An eruption on the 3d or 7th day over the body, proved salutary.
An excessive heat, and burning about the region of the liver, with cold extremities, portended death to be at hand.
(Rush, Benjamin, M.D. An Account of the Bilious remitting Yellow Fever as it appeared in the City of Philadelphia in the Year 1793. Philadelphia, Thomas Dobson, 1794, pp. 13-14.)
Sources
Redman, John, MD. An Account of The Yellow Fever as it Prevailed in Philadelphia in the Autumn of 1762 (A paper presented to the College of Physicians of Philadelphia at its stated meeting, September 7, 1793. Philadelphia: Printed by order of the College, 1865. Google preview accessed 4-4-2018 at: https://books.google.com/books?id=uyc3AQAAMAAJ&printsec=frontcover#v=onepage&q&f=false
Rush, Benjamin, M.D. An Account of the Bilious remitting Yellow Fever as it appeared in the City of Philadelphia in the Year 1793. Philadelphia, Thomas Dobson, 1794. Google preview accessed 4-5-2018 at:
https://books.google.com/books?id=crA_AAAAcAAJ&dq=1762+yellow+fever+philadelphia&source=gbs_navlinks_s
[1] Redman has the outbreak from Aug-Oct.

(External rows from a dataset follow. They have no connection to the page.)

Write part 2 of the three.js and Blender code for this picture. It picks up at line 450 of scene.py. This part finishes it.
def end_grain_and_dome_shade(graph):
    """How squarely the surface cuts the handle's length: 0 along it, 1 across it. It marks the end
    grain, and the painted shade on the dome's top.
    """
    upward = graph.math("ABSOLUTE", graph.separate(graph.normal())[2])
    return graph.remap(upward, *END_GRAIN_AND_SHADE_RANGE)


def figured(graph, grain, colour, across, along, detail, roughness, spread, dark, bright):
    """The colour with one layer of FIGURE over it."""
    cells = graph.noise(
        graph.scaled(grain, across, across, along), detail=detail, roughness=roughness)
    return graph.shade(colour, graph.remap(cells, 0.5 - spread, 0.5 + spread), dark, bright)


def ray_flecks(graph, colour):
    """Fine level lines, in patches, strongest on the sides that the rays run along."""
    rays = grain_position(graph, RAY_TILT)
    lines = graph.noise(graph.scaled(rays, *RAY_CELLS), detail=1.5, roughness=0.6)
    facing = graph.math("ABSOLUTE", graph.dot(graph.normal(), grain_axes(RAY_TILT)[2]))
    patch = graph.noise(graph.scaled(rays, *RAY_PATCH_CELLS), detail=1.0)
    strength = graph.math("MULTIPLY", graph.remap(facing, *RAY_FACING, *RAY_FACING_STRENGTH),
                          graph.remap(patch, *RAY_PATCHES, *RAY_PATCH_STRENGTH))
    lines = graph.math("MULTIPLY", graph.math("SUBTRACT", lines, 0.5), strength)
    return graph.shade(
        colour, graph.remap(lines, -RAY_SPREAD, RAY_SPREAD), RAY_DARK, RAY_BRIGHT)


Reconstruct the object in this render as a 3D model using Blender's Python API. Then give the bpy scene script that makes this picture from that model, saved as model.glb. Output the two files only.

Rush has it from Aug-Dec. We compromise between the two in that the mosquitoes which are the vector are generally killed off, or go into hibernation, with the first good frost.
[2] It would not take many such days for there to have been one hundred deaths. In a 1699 yellow fever epidemic there were 220 deaths, in 1741 there were 250. In the big epidemic in 1793, between 4,000 and 5,000 died, and so on. We suspect that there were many more than approximately 100, however, the larger the number one guestimates, the farther out on the limb one has gone.